▶ [Your task]:
Set down exactly the lines of the listing below, please, beginning with the first and ending with the line that holds "and colours of".

++++++++

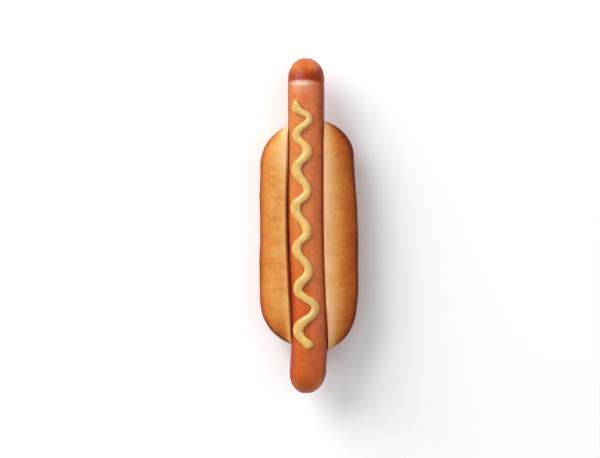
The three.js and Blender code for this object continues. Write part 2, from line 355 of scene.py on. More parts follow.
class BunSettings(PropertyGroup):
    """Sizes and colours of the bun."""

    half_width: FloatProperty(
        name="Half width", description="From the bun's middle to its side",
        default=32.1 * MM, unit="LENGTH")
    widest_height: FloatProperty(
        name="Widest height", description="Height at which the bun is widest",
        default=17.5 * MM, unit="LENGTH")
    top_rise: FloatProperty(
        name="Top rise", description="From the widest height to the top that an uncut bun would have",
        default=16.5 * MM, unit="LENGTH")
    bottom_drop: FloatProperty(
        name="Bottom drop", description="From the widest height down, before the ground presses it flat",
        default=19 * MM, unit="LENGTH")
    squareness: FloatProperty(
        name="Squareness", description="Exponent of the section's superellipse, 2 being round",
        default=2.3, min=1.5, max=5)
    lip_rounding: FloatProperty(
        name="Lip rounding", description="Width of the rounded edge beside the slot",
        default=1.9 * MM, unit="LENGTH")
    browning_left: FloatProperty(
        name="Browning at left", description="How soon the left lobe turns brown down its side",
        default=1.7, min=0)
    # The right lobe browns sooner as painted shade on the side away from the key light.
    browning_and_shade_right: FloatProperty(
        name="Browning at right", description="How soon the right lobe turns brown down its side",
        default=3.7, min=0)
    # The left top's bake beyond the right's is painted shade against the key light.
    top_bake_and_shade_left: FloatProperty(
        name="Bake on top at left", description="How baked the left lobe's top is",
        default=0.18, min=0, max=1)
    top_bake_right: FloatProperty(
        name="Bake on top at right", description="How baked the right lobe's top is",
        default=0.02, min=0, max=1)
    lumps: FloatProperty(
        name="Lumps", description="Height of the broad unevenness of the crust",
        default=0.2 * MM, unit="LENGTH")
    softest: FloatVectorProperty(
        name="Softest crust", description="Palest crust, beside the slot",
        default=(0.87, 0.505, 0.25), subtype="COLOR")
    pale: FloatVectorProperty(
        name="Pale crust", description="Crust on top of the lobes",
        default=(0.80, 0.355, 0.107), subtype="COLOR")
    golden: FloatVectorProperty(
        name="Golden crust", description="Crust half way down the sides",
        default=(0.65, 0.190, 0.031), subtype="COLOR")
    chestnut: FloatVectorProperty(
        name="Chestnut crust", description="Crust well down the sides",
        default=(0.52, 0.105, 0.016), subtype="COLOR")
    brown: FloatVectorProperty(
        name="Brown crust", description="Crust at the sides",
        default=(0.23, 0.038, 0.006), subtype="COLOR")
    darkest: FloatVectorProperty(
        name="Darkest crust", description="Darkest blotches of the crust",
        default=(0.13, 0.017, 0.003), subtype="COLOR")
    # Painted shade: dims the left lobe's crust, which the key light lights more.
    left_painted_shade: FloatVectorProperty(
        name="Left tone", description="Multiplies the left lobe's crust",
        default=(0.84, 0.98, 1), subtype="COLOR")
    crumb: FloatVectorProperty(
        name="Crumb", description="Inside of the bread, in the slot",
        default=(0.72, 0.50, 0.27), subtype="COLOR")
    # This colour is painted shade for the crevice between the slot's wall and the sausage.
    stain: FloatVectorProperty(
        name="Stained crumb", description="Crumb that has soaked up juice beside the sausage",
        default=(0.52, 0.11, 0.015), subtype="COLOR")


def corner_fields(s, end, settings):
    """Start, length and power of the lobes' corners at s, a smooth mix of the left and the right ones, and
    the share of the half width that the sausage takes where the lobe ends."""
    share = smoothstep(s, -LOBE_BLEND, LOBE_BLEND)
    left, right = (CORNERS[side, end] for side in ("left", "right"))
    start, length, power = (lerp(a, b, share) for a, b in zip(left, right))
    slots = []
    for (corner_start, corner_length, _), side in ((left, -1), (right, 1)):
        reach = corner_start + corner_length
        y = reach if end == "back" else -reach
        slots.append((sausage_radius() + SLOT_GAP + side * axis_x(y)) / settings.half_width)
    return start, length + END_TONGUE * (1 - s**2), power, lerp(*slots, share)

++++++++

▶ [Complete output]:
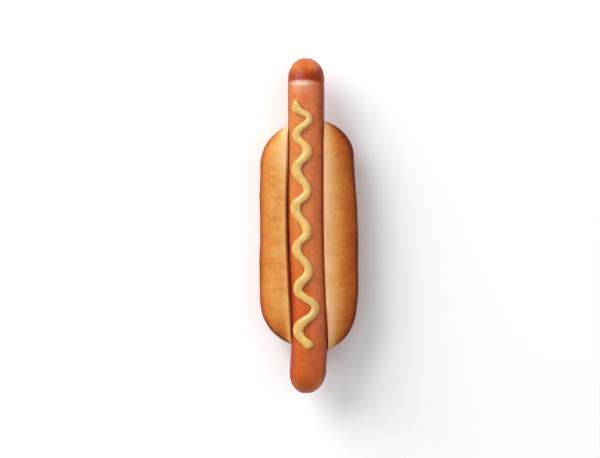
The three.js and Blender code for this object continues. Write part 2, from line 355 of scene.py on. More parts follow.
class BunSettings(PropertyGroup):
    """Sizes and colours of the bun."""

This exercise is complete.